Cépage peu précoce, il se ramasse entre le merlot et le cabernet-sauvignon et mérite d'être récolté bien mûr pour avoir une bonne puissance aromatique tout en gardant une belle fraîcheur. « C'est un vin de passionné. Il ne plaît pas à tout le monde car ses arômes sont très particuliers. Au niveau commercial, il a mis du temps à démarrer mais, aujourd'hui, la demande est là. Ainsi, nous en avons planté un hectare supplémentaire cette année pour pouvoir fournir le marché. C'est également une bonne stratégie de communication car cette cuvée a contribué à notre notoriété. »
C'est également la carte de la différenciation qu'a voulu jouer Olivier Pascal, vigneron à Capestang (Hérault). « J'ai un petit domaine de 10 ha en cave particulière.

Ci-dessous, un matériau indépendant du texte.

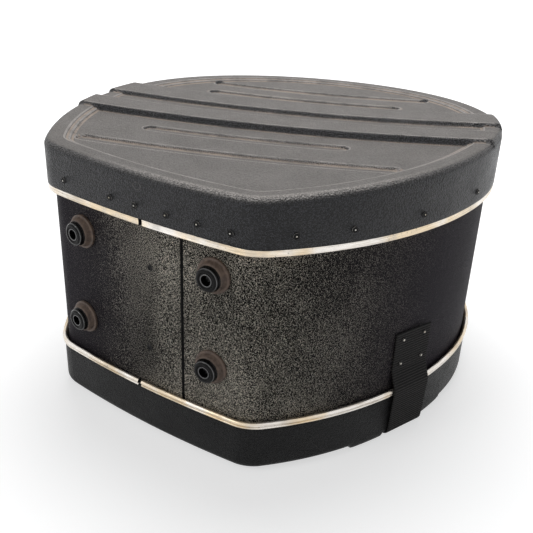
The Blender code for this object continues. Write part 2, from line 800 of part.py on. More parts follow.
def buckle_frame(look, parent):
    """Two cheeks joined by a bar at the top and a plate behind the strap."""
    plane = buckle_plane()
    plate_out = TAIL_OUT - SLIDE_CLEARANCE
    foot = BAR_HEIGHT - BUCKLE_HEIGHT
    crown = BAR_HEIGHT + 2 * BAR_RADIUS
    outer = TAIL_OUT + STRAP_THICKNESS + CHEEK_REACH
    cheek = [
        (BAR_OUT - 2 * BAR_RADIUS, crown),
        (BAR_OUT - 2 * BAR_RADIUS, BAR_HEIGHT - 2 * BAR_RADIUS),
        (plate_out - BUCKLE_PLATE, LEVER_HEIGHT),
        (plate_out - BUCKLE_PLATE, foot),
        (LEVER_OUT - LEVER_RADIUS, foot),
        (outer, LEVER_HEIGHT - LEVER_RADIUS),
        (outer, LEVER_HEIGHT + LEVER_RADIUS),
        (plate_out, crown),
    ]
    hole = circle((LEVER_OUT, LEVER_HEIGHT), PIN_RADIUS + TOUCH_GAP)
    inner = STRAP_WIDTH / 2 + CHEEK_GAP
    back = [
        (plate_out - BUCKLE_PLATE, foot),
        (plate_out, foot),
        (plate_out, LEVER_HEIGHT),
        (plate_out - BUCKLE_PLATE, LEVER_HEIGHT),
    ]
    made = plate("buckle_frame", [back], 2 * inner + CHEEK_THICKNESS, plane)
    bar_place = plane @ Matrix.Translation((BAR_OUT, BAR_HEIGHT, 0))
    bar = rod("bar", BAR_RADIUS, 2 * inner + CHEEK_THICKNESS, bar_place)
    for side in (-1, 1):
        shift = Matrix.Translation(UP * side * (inner + CHEEK_THICKNESS / 2))
        made = combined(made, plate("cheek", [cheek, hole], CHEEK_THICKNESS, plane @ shift), "UNION")
    finished(combined(made, bar, "UNION"), look, parent)


def buckle_lever(look, parent):
    """A cam that hangs on its pin between the cheeks. Its origin is on the pin."""
    pin = buckle_plane() @ Matrix.Translation((LEVER_OUT, LEVER_HEIGHT, 0))
    cam = arc((0, 0), (LEVER_RADIUS, LEVER_RADIUS), 0, CAM_TURN, ROUND_STEPS // 2)
    outline = cam + [(LEVER_RADIUS - LEVER_PLATE, -LEVER_RADIUS), (LEVER_RADIUS - LEVER_PLATE, -LEVER_LENGTH)]
    outline += [(LEVER_RADIUS, -LEVER_LENGTH)]
    made = plate("buckle_lever", [outline], STRAP_WIDTH + CHEEK_GAP, pin)
    stub = rod("pin", PIN_RADIUS, STRAP_WIDTH + 2 * CHEEK_GAP + CHEEK_THICKNESS, pin)
    finished(combined(made, stub, "UNION"), look, parent)


# Handle

def handle_axis_y():
    return DEPTH - WALL_INSET + HANDLE_STANDOFF


def sideways(x, y, height):
    """A frame whose Z axis runs along X, with X to the back and Y up."""
    matrix = Matrix(((0, 0, 1), (1, 0, 0), (0, 1, 0))).to_4x4()
    matrix.translation = (x, y, height)
    return matrix


def handle_bracket(number, side, look, parent):
    """A plate riveted to the wall, with a lug that holds one end of the bail."""
    wall_radius = HALF_WIDTH - WALL_INSET
    angle = math.acos(side * HANDLE_HALF / wall_radius)
    seat = facing_out(angle, WALL_INSET - TOUCH_GAP, HANDLE_HEIGHT)
    half, tall, corner = BRACKET_WIDTH / 2, BRACKET_LENGTH / 2, BRACKET_CORNER
    outline = []
    for quarter, (x, y) in enumerate(((1, 1), (-1, 1), (-1, -1), (1, -1))):
        centre = (x * (half - corner), y * (tall - corner))
        first = quarter * math.pi / 2
        outline += arc(centre, (corner, corner), first, first + math.pi / 2, BEND_STEPS)
    middle = seat @ Matrix.Translation(UP * BRACKET_PLATE / 2)
    made = plate(f"handle_bracket_{number}", [outline], BRACKET_PLATE, middle)
    plate_y = (seat @ Vector((0, 0, BRACKET_PLATE / 2))).y - handle_axis_y()
    lug = arc((0, 0), (LUG_RADIUS, LUG_RADIUS), -math.pi / 2, math.pi / 2, ROUND_STEPS // 2)
    lug += [(plate_y, LUG_RADIUS), (plate_y, -LUG_RADIUS)]
    hole = circle((0, 0), BAIL_RADIUS + SLIDE_CLEARANCE)
    place = sideways(side * HANDLE_HALF, handle_axis_y(), HANDLE_HEIGHT)
    finished(combined(made, plate("lug", [lug, hole], LUG_THICKNESS, place), "UNION"), look, parent)
    return seat


def handle_bail(look, parent):
    """A round wire: two ends in the lugs, two arms down and a straight run for the grip."""
    end = HANDLE_HALF + LUG_THICKNESS / 2 + BAIL_END
    arm = HANDLE_HALF - LUG_THICKNESS / 2 - BAIL_SLACK - BAIL_BEND
    upper = arc((arm + BAIL_BEND, -BAIL_BEND), (BAIL_BEND, BAIL_BEND), math.pi / 2, math.pi, BEND_STEPS)
    low = BAIL_BEND - HANDLE_DROP
    lower = arc((arm - BAIL_BEND, low), (BAIL_BEND, BAIL_BEND), 0, -math.pi / 2, BEND_STEPS)
    half = [(end, 0)] + upper + lower
    curve = bpy.data.curves.new("handle_bail", "CURVE")
    curve.dimensions = "3D"
    curve.bevel_depth = BAIL_RADIUS
    curve.bevel_resolution = 2
    curve.use_fill_caps = True
    route = half + [(-x, z) for x, z in half[::-1]]
    spline = curve.splines.new("POLY")
    spline.points.add(len(route) - 1)
    for point, (x, z) in zip(spline.points, route):
        point.co = (x, 0, z, 1)
    finished(added("handle_bail", curve, parent.matrix_world), look, parent)


def handle_grip(look, parent):
    """A sleeve on the bail's straight run."""
    bore = BAIL_RADIUS + SLIDE_CLEARANCE
    profile = [
        (bore, GRIP_HALF),
        (GRIP_RADIUS - GRIP_EDGE, GRIP_HALF),
        (GRIP_RADIUS, GRIP_HALF - GRIP_EDGE),
        (GRIP_RADIUS, GRIP_EDGE - GRIP_HALF),
        (GRIP_RADIUS - GRIP_EDGE, -GRIP_HALF),
        (bore, -GRIP_HALF),
        (bore, GRIP_HALF),
    ]
    place = sideways(0, handle_axis_y(), HANDLE_HEIGHT - HANDLE_DROP)
    finished(turned("handle_grip", profile, ROUND_STEPS, place), look, parent)


def handle_rivets(seats, look, parent):
    number = 0
    for seat in seats:
        for rise in (-BRACKET_RIVET_SPREAD, BRACKET_RIVET_SPREAD):
            number += 1
            place = seat @ Matrix.Translation((0, rise, BRACKET_PLATE + TOUCH_GAP))
            finished(rivet(f"handle_rivet_{number}", place), look, parent)


# Whole case

def centre_box(root):
    """Moves the whole case so that the middle of its box is over the origin."""
    bpy.context.view_layer.update()
    graph = bpy.context.evaluated_depsgraph_get()
    points = []
    for thing in collection.objects:
        if thing.type == "EMPTY":
            continue
        mesh = thing.evaluated_get(graph).to_mesh()
        points += [thing.matrix_world @ vertex.co for vertex in mesh.vertices]
    for axis in (0, 1):
        values = [point[axis] for point in points]
        root.location[axis] -= (min(values) + max(values)) / 2


def build():
    cleared()
    shell_look = material("grained_shell", (0.060, 0.056, 0.053), 0.55)
    lid_look = material("lid_shell", (0.022, 0.021, 0.021), 0.45)
    sheet_look = material("speckled_sheet", (0.030, 0.030, 0.031), 0.60)
    metal_look = material("edging_metal", (0.78, 0.76, 0.73), 0.28, 1.0)
    rivet_look = material("rivet_metal", (0.60, 0.58, 0.54), 0.35, 1.0)
    rubber_look = material("foot_rubber", (0.030, 0.027, 0.025), 0.50)
    webbing_look = material("webbing", (0.020, 0.020, 0.021), 0.85)
    lining_look = material("lining", (0.050, 0.050, 0.053), 0.95)
    black_look = material("black_paint", (0.025, 0.025, 0.026), 0.40)

    root = pivot("case_root", (0, 0, 0))
    body = pivot("case_body_slide", (0, 0, WALL_FOOT), root)
    handle = pivot("handle_hinge", (0, handle_axis_y(), HANDLE_HEIGHT), body)

    finished(lid_shell(), lid_look, root)
    finished(edging("lid_edging", LID_SPLIT, lid_section), metal_look, root)
    finished(pad("lid_pad", LID_FLOOR + TOUCH_GAP), lining_look, root)
    finished(back_shell(), shell_look, body)
    finished(edging("back_edging", BACK_SPLIT, back_section), metal_look, body)
    finished(pad("back_pad", WALL_TOP + TOUCH_GAP), lining_look, body)
    finished(wall_sheet(), sheet_look, body)
    finished(wall_liner(), lining_look, body)
    wall_rivets(rivet_look, body)
    feet(rubber_look, rivet_look, body)

    strap(webbing_look, body, root)
    strap_rivets(rivet_look, body)
    buckle_tab(webbing_look, body)
    buckle_rivets(rivet_look, body)
    buckle_frame(black_look, body)
    buckle_lever(black_look, body)

    seats = [handle_bracket(number, side, black_look, body) for number, side in ((1, -1), (2, 1))]
    handle_rivets(seats, rivet_look, body)
    handle_bail(black_look, handle)
    handle_grip(rubber_look, handle)
    centre_box(root)


build()
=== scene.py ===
"""The drum case's looks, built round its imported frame, with a studio and the photograph's camera."""

import math

import bmesh
import bpy
import numpy as np
from mathutils import Matrix, Vector, geometry, noise


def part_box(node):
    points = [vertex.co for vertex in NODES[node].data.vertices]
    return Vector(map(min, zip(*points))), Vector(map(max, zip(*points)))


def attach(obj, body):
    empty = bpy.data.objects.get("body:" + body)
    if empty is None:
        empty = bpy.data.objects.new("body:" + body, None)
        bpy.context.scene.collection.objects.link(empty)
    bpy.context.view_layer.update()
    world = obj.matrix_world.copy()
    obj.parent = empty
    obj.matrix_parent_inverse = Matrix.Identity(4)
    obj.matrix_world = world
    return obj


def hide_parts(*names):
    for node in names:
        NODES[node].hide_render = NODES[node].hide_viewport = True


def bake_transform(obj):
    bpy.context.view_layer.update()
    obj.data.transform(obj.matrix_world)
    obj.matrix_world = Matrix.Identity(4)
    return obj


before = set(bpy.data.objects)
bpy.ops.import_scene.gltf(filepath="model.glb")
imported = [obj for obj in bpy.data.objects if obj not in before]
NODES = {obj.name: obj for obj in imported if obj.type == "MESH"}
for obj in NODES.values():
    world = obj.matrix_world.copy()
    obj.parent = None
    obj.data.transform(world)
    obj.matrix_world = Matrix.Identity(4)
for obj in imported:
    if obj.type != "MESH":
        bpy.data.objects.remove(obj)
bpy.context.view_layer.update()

# Camera, in metres in the case's own frame
CAMERA_PLACE = Vector((0.4535, -0.7073, 0.5030))
CAMERA_LOOK = Vector((-0.4956, 0.7500, -0.4380))
CAMERA_ROLL = 0.0437
CAMERA_LENS = 49.83
CAMERA_SENSOR = 36.0
CAMERA_SHIFT = (-0.0018, 0.0017)

# Sizes that the solids have too, in metres
FLAT_HALF = 0.112
FLAT_RADIUS = 1.100
CORNER_RADIUS = 0.044
CORNER_TURN = math.radians(41.5)
SIDE_RADIUS = 0.360
TOUCH_GAP = 0.0003
STRAP_CLEARANCE = 0.0007
SHELL_THICKNESS = 0.003
SHOULDER_RADIUS = 0.007
RIM_INSET = 0.022
RECESS_DEPTH = 0.004
RECESS_SLOPE = 0.005
RIB_HEIGHT = 0.004
RIB_FLANK = 0.004
RIB_END_INSET = 0.0006
CHANNEL_DROP = 0.0015
GROOVE_WIDTH = 0.018
GROOVE_MARGIN = 0.003
BACK_HEIGHT = 0.044
BACK_TURN = math.radians(19.1)
BACK_RIBS = ((0.185, 0.228), (0.256, 0.308))
BACK_LONG_GROOVES = (0.089, 0.395)
BACK_SHORT_GROOVES = ((0.150, -0.055, 0.170), (0.345, -0.048, 0.200))
SIDE_RISE = 0.007
REAR_TWIST = 0.0065
LID_SKIRT_INSET = 0.0028
LID_RIB_WIDTH = 0.046
LID_LONG_GROOVES = (0.089, 0.395)
LID_SHORT_GROOVES = ((0.127, -0.170, 0.055), (0.345, -0.200, 0.048))
WALL_INSET = 0.0075
WALL_THICKNESS = 0.003
LAP_STEP = 0.0012
LAP_EDGE = 0.049
LAP_START = -0.060
LAP_RAMP = 0.015
LINER_THICKNESS = 0.005
PAD_INSET = 0.0073
SPLIT_GAP = 0.0035
BACK_SPLIT = 0.007
LID_SPLIT = -0.003
BACK_EDGING_INSET = 0.0002
BACK_EDGING_HEIGHT = 0.0076
BACK_EDGING_FACE = 0.0064
LID_EDGING_INSET = 0.0056
BEAD_RADIUS = 0.0024
BEAD_INSET = 0.0026
BEAD_RISE = 0.0043
LIP_INSET = 0.0009
LIP_HEIGHT = 0.0015
STRAP_WIDTH = 0.050
STRAP_THICKNESS = 0.002
STRAP_PLACE = 0.233
STRAP_TOP = 0.125
STRAP_LEAVES_WALL = 0.080
CHANNEL_MARGIN = 0.002
BAR_HEIGHT = 0.128
BAR_RADIUS = 0.0014
TAB_THICKNESS = 0.0012
STRAP_TAIL = 0.038
GRIP_RADIUS = 0.0085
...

Il faut que je me démarque et que je propose autre chose que les sempiternels chardonnay, merlot ou cabernet-sauvignon. »
En 2010, il opte pour le nielluccio, cépage d'origine italienne, traditionnellement cultivé en Corse. « Je cherchais une variété adaptée au climat méditerranéen pour faire un vin frais et léger. » Il en plante un demi-hectare sur des terres irriguées, mais plutôt maigres. Il conduit la vigne en cordon de Royat et produit entre 60 et 70 hl/ha.
« J'obtiens le profil recherché : des vins légers - aux alentours de 12 % vol. - avec une belle fraîcheur car ils se maintiennent toujours au-dessus de 4 g/l d'acidité totale. » La production est vinifiée pour moitié en rouge et moitié en rosé de saignée. Commercialement, les deux cuvées marchent bien. « En rosé, je suis systématiquement en rupture de stock », confie le vigneron, qui a planté 50 ares supplémentaires cette année pour répondre à cette demande.
Joliment baptisés « Pour une poignée de raisins », ses nielluccios 2013 ont été désignées Cuvées Collection de l'IGP Pays d'Oc par un jury d'experts pour « leur délicieux accent méditerranéen ». Belle carte de visite pour leurs premiers pas.
Porte ouverte aux pépites du vignoble mondial
Les pouvoirs publics réagissent au réchauffement climatique. Récemment, ils ont inscrit au catalogue français une douzaine de cépages méditerranéens, jugés dignes d'intérêt dans leur région d'origine et adaptés aux fortes chaleurs comme à la contrainte hydrique. Figurent dans cette liste : le touriga nacional et le verdelho (Portugal), le saperavi (Géorgie), le nebbiolo, le barbera, le dolcetto et le primitivo ou zinfandel (Italie). Les vignerons français peuvent donc les planter. « Cet été, nous avons également demandé l'inscription de plusieurs variétés grecques qui donnent des vins particulièrement intéressants : l'agiorgitiko (rouge), l'assyrtiko (blanc) et le moschofilero (blanc). D'ailleurs, les Australiens, qui sont confrontés eux aussi au réchauffement climatique, s'y intéressent de près », indique Laurent Audeguin, du pôle national Matériel végétal de l'IFV. Au domaine du Chapitre de l'Inra, à Villeneuve-lès-Maguelone (Hérault), trois variétés ont été plantées ce printemps : touriga nacional, zinfandel et saperavi. Les variétés grecques seront également mises en terre dès leur inscription au catalogue. « Ces essais visent à tester ces variétés dans les conditions du Languedoc ainsi qu'à évaluer la valeur commerciale des vins. Ils ont aussi une vocation de démonstration vis-à-vis des vignerons », assure le chercheur.
Le pavillon des Cépages du monde au salon du Sitévi
Pour la première fois cette année, il sera possible de déguster au Sitévi une sélection de cépages du monde entier et de cépages originaux français. L'IFV et Comexposium, l'organisateur du salon, s'associent pour créer cette animation sur un espace dédié de 100 m2. Des vignerons présenteront des cépages étrangers ou rares qu'ils cultivent en France : alvarinho, zinfandel et carménère. L'IFV fera déguster des cépages grecs (assyrtiko et agiorgitiko) et portugais (touriga nacional) élaborés par des viticulteurs de ces pays. Une fiche explicative de chaque vin, élaborée à partir des informations données par le vigneron, sera fournie au visiteur. Les bouteilles seront exposées sur des présentoirs. Les visiteurs du salon pourront venir les déguster à tout moment de la journée, à condition de s'être inscrits à l'avance.